* [STATED TASK]: Write out again, unaltered, the lines from the start through the line containing "block, material, node)".

* [CAD and scene scripts]:
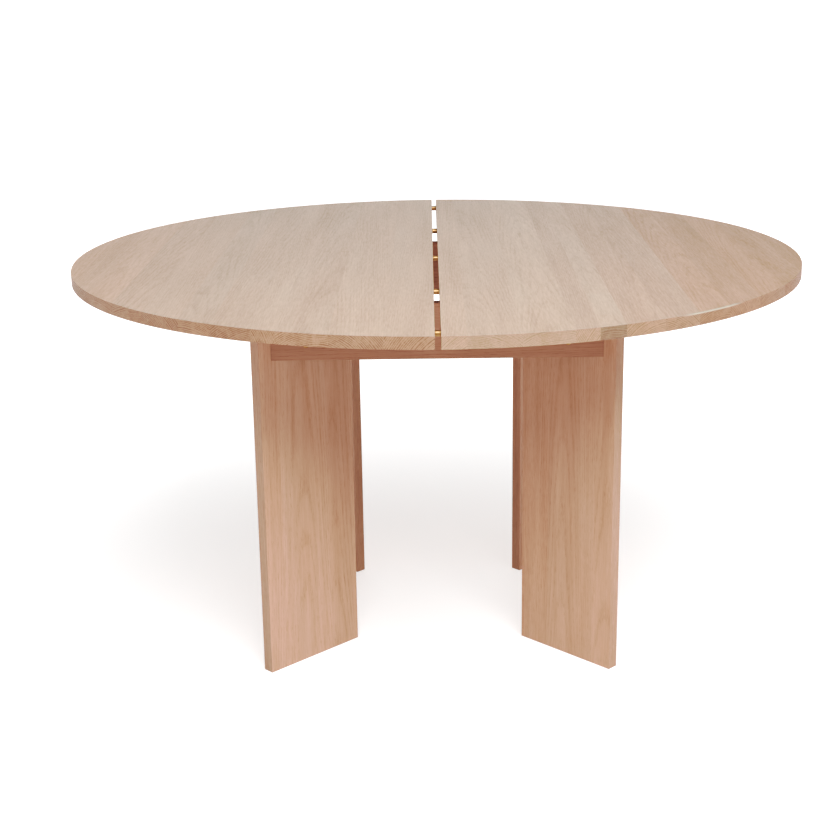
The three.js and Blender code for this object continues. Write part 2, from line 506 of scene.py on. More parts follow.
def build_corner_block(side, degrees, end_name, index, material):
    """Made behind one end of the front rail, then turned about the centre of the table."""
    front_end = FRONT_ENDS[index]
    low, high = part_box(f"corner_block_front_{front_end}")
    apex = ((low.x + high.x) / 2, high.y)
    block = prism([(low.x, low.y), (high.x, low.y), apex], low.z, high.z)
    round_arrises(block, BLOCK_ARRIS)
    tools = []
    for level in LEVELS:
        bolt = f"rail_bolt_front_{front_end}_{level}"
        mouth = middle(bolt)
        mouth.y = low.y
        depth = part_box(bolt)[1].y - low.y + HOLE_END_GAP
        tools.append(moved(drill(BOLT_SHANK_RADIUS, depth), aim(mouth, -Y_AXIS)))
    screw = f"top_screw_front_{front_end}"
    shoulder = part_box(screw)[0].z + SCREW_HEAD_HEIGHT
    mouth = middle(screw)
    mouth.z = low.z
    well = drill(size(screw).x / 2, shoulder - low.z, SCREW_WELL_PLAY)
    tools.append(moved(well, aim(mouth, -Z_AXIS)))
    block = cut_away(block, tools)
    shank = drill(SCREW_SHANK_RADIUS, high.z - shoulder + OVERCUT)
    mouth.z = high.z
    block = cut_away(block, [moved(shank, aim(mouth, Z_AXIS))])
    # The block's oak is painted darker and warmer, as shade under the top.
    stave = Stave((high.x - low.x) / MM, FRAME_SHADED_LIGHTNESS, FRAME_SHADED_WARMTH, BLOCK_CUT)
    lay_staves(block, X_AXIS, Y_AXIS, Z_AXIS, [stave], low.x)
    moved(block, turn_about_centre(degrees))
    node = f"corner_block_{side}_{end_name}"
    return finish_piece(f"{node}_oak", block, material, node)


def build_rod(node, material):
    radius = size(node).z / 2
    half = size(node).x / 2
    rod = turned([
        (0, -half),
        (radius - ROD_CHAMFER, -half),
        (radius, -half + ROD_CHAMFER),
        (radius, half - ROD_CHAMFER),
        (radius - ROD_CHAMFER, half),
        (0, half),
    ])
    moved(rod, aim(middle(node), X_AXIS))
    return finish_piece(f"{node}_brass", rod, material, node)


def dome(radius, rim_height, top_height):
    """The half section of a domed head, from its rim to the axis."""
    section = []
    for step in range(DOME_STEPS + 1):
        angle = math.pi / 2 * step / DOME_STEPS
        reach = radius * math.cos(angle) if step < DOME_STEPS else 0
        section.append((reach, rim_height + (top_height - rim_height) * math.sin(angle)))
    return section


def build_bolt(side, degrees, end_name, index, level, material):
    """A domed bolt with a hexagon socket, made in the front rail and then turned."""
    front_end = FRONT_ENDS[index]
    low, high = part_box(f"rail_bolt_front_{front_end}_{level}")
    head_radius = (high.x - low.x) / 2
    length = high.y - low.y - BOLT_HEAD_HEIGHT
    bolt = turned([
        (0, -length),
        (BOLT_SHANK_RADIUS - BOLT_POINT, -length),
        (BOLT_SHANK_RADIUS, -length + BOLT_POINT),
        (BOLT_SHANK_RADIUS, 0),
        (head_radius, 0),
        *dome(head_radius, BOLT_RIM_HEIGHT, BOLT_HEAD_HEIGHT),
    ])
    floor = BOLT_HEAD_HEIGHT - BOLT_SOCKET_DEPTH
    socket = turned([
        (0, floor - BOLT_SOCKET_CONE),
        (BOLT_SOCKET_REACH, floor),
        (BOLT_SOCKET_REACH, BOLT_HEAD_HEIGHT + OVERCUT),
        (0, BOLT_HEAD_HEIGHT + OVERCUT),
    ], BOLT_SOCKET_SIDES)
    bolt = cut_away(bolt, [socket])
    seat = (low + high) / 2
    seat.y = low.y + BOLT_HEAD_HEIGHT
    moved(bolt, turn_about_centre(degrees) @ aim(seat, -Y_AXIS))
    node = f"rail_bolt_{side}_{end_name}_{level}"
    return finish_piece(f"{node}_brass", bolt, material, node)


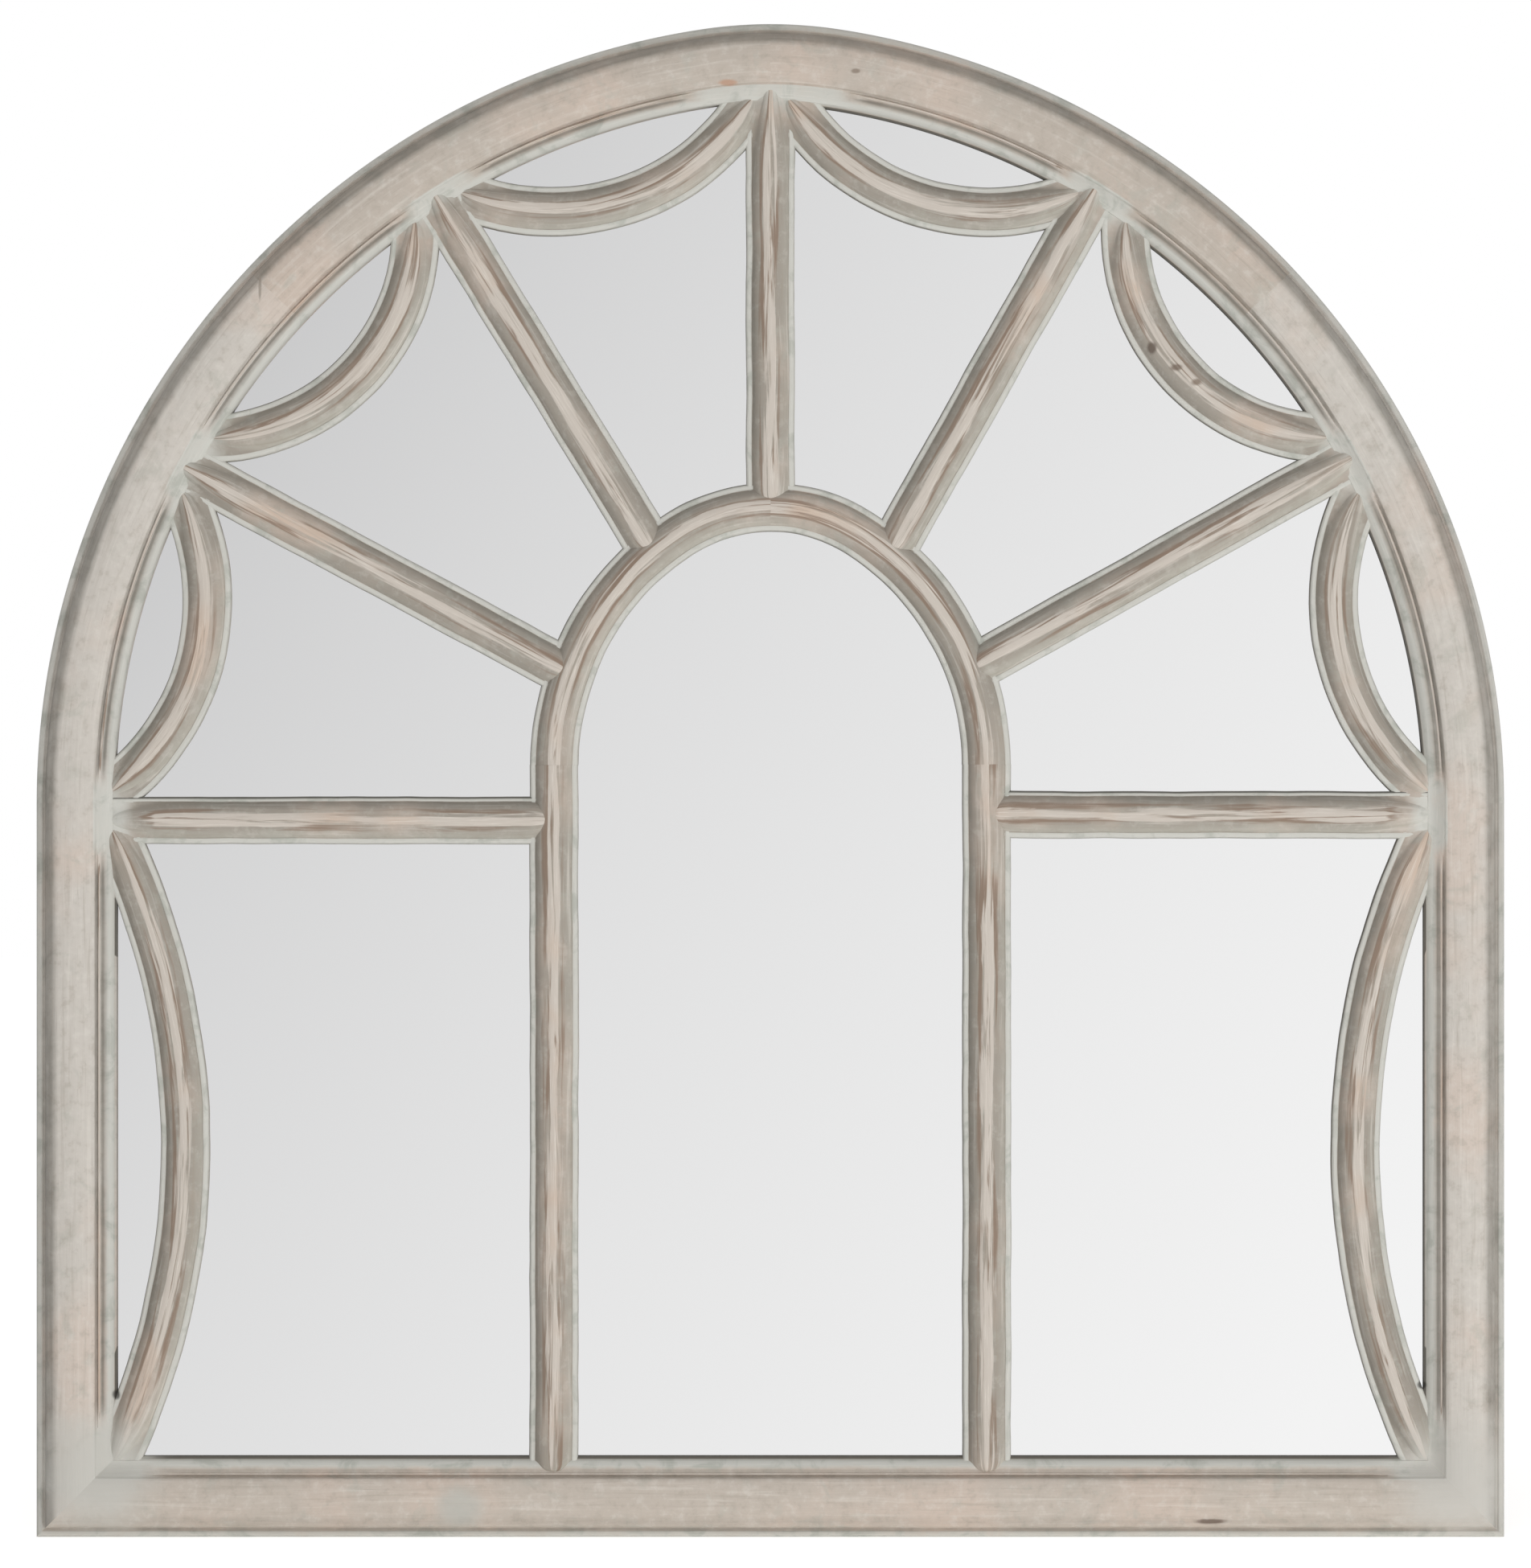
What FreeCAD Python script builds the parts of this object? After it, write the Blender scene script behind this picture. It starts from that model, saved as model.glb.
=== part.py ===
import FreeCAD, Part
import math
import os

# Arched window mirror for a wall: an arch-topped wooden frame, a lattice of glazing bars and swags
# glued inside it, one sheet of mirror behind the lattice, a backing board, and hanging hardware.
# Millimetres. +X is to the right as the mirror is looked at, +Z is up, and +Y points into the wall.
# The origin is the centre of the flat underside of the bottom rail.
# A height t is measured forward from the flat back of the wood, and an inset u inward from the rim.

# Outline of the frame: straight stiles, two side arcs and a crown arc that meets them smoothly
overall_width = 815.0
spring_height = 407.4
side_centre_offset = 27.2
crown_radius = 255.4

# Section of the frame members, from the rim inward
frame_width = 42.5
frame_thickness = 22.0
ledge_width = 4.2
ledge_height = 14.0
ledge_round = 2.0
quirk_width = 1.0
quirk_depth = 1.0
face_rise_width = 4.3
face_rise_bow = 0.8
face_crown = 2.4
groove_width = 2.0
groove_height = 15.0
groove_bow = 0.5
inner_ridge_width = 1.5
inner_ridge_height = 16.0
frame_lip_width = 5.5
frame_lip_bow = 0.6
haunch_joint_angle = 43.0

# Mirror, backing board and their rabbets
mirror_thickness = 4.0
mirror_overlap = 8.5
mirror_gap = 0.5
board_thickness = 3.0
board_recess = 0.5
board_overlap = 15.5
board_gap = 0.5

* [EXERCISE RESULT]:
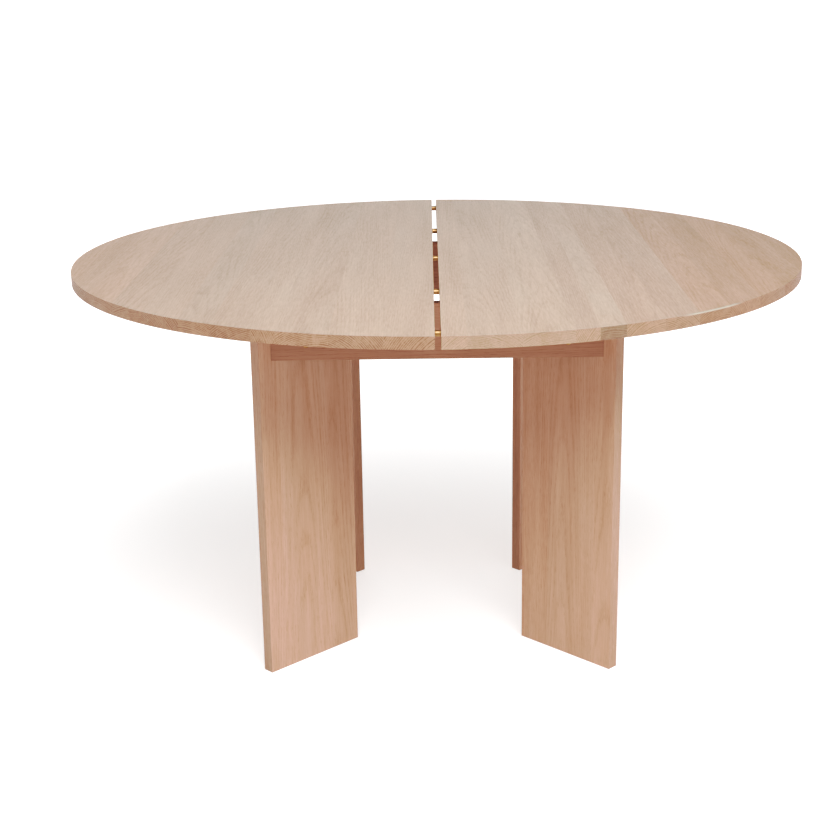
The three.js and Blender code for this object continues. Write part 2, from line 506 of scene.py on. More parts follow.
def build_corner_block(side, degrees, end_name, index, material):
    """Made behind one end of the front rail, then turned about the centre of the table."""
    front_end = FRONT_ENDS[index]
    low, high = part_box(f"corner_block_front_{front_end}")
    apex = ((low.x + high.x) / 2, high.y)
    block = prism([(low.x, low.y), (high.x, low.y), apex], low.z, high.z)
    round_arrises(block, BLOCK_ARRIS)
    tools = []
    for level in LEVELS:
        bolt = f"rail_bolt_front_{front_end}_{level}"
        mouth = middle(bolt)
        mouth.y = low.y
        depth = part_box(bolt)[1].y - low.y + HOLE_END_GAP
        tools.append(moved(drill(BOLT_SHANK_RADIUS, depth), aim(mouth, -Y_AXIS)))
    screw = f"top_screw_front_{front_end}"
    shoulder = part_box(screw)[0].z + SCREW_HEAD_HEIGHT
    mouth = middle(screw)
    mouth.z = low.z
    well = drill(size(screw).x / 2, shoulder - low.z, SCREW_WELL_PLAY)
    tools.append(moved(well, aim(mouth, -Z_AXIS)))
    block = cut_away(block, tools)
    shank = drill(SCREW_SHANK_RADIUS, high.z - shoulder + OVERCUT)
    mouth.z = high.z
    block = cut_away(block, [moved(shank, aim(mouth, Z_AXIS))])
    # The block's oak is painted darker and warmer, as shade under the top.
    stave = Stave((high.x - low.x) / MM, FRAME_SHADED_LIGHTNESS, FRAME_SHADED_WARMTH, BLOCK_CUT)
    lay_staves(block, X_AXIS, Y_AXIS, Z_AXIS, [stave], low.x)
    moved(block, turn_about_centre(degrees))
    node = f"corner_block_{side}_{end_name}"
    return finish_piece(f"{node}_oak", block, material, node)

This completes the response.